>>

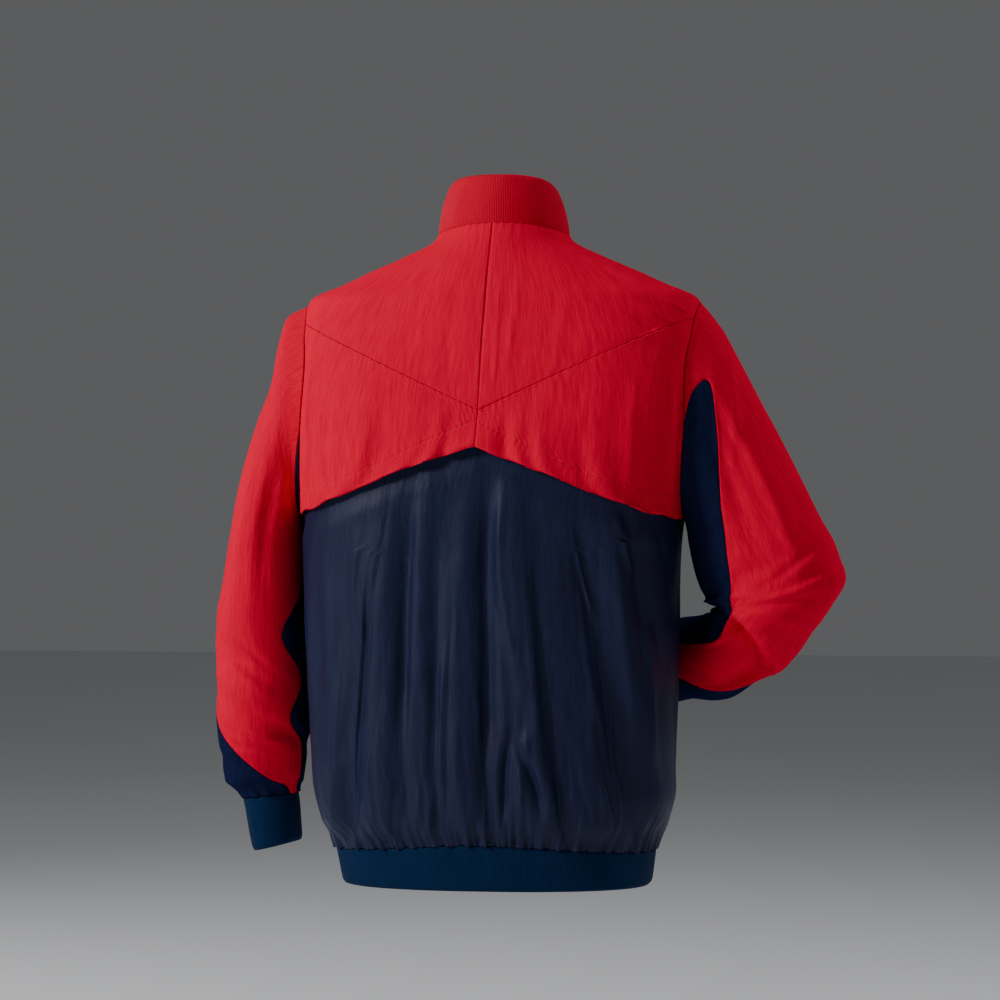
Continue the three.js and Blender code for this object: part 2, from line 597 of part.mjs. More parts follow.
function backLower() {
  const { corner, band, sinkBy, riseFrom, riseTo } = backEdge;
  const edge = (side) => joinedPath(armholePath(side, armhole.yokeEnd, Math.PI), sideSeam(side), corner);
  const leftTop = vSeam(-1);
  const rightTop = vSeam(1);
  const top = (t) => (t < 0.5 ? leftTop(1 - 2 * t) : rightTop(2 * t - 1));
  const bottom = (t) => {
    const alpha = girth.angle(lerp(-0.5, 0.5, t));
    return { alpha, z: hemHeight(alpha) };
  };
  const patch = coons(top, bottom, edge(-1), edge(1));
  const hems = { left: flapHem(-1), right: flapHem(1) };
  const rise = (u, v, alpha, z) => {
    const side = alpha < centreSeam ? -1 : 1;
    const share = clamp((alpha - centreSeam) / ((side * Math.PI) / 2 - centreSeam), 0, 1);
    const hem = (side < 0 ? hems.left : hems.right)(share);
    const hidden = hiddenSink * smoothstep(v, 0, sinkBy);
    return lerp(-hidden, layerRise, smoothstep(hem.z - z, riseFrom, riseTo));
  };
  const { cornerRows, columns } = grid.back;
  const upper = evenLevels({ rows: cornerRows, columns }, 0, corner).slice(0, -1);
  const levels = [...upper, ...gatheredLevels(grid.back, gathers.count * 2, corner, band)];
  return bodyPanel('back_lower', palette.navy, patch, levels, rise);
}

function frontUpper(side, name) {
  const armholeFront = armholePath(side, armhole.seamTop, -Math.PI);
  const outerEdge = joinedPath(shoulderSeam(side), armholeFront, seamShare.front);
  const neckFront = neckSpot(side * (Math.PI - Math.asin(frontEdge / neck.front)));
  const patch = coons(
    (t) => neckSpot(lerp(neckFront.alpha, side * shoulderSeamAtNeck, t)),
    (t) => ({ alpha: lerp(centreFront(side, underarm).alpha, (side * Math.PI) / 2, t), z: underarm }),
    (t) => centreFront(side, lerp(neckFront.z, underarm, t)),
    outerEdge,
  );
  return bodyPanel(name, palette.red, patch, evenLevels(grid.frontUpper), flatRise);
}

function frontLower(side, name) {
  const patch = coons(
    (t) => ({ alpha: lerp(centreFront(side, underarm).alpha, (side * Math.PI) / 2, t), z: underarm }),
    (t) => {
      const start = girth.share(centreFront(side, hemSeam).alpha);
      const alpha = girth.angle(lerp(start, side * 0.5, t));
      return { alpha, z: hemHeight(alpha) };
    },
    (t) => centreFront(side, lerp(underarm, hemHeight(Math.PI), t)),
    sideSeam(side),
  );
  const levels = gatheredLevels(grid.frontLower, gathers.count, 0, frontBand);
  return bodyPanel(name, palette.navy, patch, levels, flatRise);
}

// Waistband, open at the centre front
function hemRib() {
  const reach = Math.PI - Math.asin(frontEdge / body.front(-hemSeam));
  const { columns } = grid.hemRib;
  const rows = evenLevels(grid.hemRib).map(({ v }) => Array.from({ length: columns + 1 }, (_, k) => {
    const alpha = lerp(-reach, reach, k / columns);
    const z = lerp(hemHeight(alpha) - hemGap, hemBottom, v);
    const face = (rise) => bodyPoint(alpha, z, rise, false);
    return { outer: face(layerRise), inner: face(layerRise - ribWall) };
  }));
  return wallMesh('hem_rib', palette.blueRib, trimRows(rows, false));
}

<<
>>

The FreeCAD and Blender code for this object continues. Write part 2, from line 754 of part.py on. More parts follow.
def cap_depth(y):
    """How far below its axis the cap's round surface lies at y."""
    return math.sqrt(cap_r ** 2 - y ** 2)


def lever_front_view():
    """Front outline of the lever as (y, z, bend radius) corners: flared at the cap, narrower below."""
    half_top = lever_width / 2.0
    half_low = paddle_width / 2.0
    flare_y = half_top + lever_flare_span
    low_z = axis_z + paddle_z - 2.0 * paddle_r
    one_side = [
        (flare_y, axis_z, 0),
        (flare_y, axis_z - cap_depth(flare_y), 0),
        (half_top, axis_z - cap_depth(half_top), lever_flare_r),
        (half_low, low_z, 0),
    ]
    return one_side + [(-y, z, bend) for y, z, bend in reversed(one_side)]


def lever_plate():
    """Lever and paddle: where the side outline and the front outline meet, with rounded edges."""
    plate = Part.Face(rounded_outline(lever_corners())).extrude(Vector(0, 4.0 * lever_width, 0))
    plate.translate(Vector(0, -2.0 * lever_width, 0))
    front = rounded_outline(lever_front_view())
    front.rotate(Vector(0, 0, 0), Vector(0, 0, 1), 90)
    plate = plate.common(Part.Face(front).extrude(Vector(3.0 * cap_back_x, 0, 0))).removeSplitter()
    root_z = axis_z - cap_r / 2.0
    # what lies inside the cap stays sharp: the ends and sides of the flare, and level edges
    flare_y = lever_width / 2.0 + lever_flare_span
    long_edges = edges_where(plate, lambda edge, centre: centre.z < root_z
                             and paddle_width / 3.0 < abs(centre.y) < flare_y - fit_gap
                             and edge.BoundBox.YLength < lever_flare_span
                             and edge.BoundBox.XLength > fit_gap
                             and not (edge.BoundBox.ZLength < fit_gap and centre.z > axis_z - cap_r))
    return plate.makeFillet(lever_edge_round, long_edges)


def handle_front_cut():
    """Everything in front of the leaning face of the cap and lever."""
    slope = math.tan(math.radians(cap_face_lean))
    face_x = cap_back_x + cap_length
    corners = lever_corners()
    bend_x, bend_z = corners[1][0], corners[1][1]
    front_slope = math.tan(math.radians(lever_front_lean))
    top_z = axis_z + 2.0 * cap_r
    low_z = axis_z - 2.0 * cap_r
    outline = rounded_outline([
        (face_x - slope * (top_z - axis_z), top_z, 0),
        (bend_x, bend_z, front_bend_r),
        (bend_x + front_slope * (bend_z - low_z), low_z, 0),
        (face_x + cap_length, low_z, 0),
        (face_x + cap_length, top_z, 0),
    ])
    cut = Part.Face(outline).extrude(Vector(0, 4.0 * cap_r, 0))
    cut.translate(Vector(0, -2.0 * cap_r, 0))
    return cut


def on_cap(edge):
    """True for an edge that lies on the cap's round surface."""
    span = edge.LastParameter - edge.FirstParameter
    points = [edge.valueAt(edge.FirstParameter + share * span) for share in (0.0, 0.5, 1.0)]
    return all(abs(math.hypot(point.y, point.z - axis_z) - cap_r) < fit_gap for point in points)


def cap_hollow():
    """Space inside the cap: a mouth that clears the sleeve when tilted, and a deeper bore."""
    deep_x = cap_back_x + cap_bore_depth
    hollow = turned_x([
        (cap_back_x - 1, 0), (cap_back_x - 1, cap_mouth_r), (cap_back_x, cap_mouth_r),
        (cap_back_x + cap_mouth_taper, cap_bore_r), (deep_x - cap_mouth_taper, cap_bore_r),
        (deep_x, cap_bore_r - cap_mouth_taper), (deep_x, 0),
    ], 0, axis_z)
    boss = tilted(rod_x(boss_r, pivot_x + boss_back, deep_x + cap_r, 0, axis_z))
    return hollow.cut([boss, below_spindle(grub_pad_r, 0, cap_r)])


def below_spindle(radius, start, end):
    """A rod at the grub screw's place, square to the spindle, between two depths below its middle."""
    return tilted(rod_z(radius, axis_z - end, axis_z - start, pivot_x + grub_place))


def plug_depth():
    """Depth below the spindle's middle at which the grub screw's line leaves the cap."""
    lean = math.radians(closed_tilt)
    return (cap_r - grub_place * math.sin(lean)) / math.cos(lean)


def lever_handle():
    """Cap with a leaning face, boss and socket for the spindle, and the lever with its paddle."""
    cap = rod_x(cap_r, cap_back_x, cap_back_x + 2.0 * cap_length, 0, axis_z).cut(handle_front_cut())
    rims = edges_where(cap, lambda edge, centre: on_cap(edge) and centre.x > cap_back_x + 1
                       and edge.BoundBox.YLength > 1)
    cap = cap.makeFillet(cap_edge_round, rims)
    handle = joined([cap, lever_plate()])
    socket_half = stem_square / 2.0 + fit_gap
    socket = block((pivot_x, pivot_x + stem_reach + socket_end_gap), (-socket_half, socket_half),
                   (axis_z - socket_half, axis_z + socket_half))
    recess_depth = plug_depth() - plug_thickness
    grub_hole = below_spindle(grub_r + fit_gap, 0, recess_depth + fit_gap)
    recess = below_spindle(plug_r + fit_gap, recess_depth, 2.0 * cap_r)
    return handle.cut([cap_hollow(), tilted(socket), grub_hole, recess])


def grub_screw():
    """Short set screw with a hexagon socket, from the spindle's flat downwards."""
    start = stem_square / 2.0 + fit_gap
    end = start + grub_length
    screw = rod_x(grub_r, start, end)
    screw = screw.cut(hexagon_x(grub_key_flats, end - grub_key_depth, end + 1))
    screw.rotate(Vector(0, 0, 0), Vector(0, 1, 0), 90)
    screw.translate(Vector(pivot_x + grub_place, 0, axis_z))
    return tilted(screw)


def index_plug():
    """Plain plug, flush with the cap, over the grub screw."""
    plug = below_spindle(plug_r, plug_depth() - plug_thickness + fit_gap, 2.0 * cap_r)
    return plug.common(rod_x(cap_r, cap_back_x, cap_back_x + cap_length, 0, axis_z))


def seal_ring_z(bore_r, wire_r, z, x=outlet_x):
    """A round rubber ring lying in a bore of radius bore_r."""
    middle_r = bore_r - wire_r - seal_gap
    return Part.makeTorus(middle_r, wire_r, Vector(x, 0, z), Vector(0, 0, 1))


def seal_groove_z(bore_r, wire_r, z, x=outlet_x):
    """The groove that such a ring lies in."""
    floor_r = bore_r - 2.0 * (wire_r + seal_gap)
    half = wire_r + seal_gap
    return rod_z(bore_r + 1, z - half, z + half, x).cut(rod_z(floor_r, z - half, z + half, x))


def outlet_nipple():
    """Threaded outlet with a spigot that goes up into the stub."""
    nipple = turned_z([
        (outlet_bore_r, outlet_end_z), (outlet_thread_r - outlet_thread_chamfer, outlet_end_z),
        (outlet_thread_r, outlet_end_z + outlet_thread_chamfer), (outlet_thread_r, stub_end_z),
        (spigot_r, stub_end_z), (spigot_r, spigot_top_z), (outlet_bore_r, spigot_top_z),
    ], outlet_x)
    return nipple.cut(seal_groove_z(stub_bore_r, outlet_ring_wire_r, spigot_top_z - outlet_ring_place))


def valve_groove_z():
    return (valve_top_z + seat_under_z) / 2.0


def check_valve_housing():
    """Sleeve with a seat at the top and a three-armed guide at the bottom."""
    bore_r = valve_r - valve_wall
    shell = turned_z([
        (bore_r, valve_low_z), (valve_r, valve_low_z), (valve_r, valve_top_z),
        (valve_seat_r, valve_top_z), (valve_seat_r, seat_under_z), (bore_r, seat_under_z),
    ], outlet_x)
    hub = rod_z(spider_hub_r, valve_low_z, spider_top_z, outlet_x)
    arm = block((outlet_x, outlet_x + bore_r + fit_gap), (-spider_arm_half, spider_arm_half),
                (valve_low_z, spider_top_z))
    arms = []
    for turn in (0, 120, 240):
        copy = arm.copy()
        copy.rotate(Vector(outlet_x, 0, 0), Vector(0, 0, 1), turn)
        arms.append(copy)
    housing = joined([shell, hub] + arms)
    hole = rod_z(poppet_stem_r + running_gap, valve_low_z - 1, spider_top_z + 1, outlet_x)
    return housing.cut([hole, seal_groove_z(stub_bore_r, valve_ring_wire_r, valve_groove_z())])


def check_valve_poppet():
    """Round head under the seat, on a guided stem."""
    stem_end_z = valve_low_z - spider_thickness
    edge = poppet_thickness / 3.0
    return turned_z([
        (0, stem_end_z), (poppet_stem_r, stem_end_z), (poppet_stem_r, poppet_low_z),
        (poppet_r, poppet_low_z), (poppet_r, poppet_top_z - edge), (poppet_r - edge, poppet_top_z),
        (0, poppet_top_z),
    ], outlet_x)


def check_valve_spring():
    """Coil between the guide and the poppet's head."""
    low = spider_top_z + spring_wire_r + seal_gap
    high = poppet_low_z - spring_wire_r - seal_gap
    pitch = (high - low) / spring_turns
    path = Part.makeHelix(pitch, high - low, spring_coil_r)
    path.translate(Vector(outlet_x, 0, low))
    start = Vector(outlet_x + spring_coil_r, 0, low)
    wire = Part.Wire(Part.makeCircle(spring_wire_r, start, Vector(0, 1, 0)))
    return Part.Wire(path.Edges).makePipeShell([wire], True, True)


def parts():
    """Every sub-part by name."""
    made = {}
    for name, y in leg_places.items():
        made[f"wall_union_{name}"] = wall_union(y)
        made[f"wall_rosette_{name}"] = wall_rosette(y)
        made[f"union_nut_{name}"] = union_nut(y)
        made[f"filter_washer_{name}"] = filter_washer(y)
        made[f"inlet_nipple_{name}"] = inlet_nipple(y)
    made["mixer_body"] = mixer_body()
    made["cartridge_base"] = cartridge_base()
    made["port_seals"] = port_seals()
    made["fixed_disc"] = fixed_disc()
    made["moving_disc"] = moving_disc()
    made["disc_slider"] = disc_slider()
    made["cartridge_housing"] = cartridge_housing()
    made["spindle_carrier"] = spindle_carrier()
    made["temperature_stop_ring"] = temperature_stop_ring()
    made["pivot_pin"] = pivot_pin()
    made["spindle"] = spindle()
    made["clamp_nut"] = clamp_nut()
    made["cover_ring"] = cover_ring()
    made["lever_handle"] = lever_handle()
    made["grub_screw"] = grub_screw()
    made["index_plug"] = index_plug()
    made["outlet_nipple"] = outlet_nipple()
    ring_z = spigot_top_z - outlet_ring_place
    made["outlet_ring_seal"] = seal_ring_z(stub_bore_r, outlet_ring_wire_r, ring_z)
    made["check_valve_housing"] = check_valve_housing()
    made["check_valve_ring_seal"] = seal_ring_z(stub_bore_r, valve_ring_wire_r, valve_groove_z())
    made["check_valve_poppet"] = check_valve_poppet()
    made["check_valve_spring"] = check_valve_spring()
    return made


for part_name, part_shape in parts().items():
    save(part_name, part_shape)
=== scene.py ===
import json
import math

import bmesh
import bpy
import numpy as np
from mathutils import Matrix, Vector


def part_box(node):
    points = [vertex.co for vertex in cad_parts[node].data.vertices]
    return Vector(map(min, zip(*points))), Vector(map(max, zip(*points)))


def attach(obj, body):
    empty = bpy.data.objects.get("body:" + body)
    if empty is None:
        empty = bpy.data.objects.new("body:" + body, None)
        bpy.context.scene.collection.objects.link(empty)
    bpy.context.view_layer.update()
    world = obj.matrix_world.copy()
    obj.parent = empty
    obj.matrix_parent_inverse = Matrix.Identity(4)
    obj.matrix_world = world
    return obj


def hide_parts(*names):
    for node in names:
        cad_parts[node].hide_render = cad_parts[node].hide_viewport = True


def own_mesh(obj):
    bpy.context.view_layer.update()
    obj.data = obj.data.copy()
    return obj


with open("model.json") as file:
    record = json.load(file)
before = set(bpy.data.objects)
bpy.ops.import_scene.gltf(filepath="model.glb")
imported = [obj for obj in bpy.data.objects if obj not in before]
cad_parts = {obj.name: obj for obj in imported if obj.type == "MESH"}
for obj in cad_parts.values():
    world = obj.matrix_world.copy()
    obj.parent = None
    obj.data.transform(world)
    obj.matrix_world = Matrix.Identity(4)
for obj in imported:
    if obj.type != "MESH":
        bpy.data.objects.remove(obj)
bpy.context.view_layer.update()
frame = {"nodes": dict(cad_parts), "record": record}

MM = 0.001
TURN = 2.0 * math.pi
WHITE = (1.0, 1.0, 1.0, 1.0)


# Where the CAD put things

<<

Where a line of the data holds "json", show that line.

» Task answer:
import json
with open("model.json") as file:
    record = json.load(file)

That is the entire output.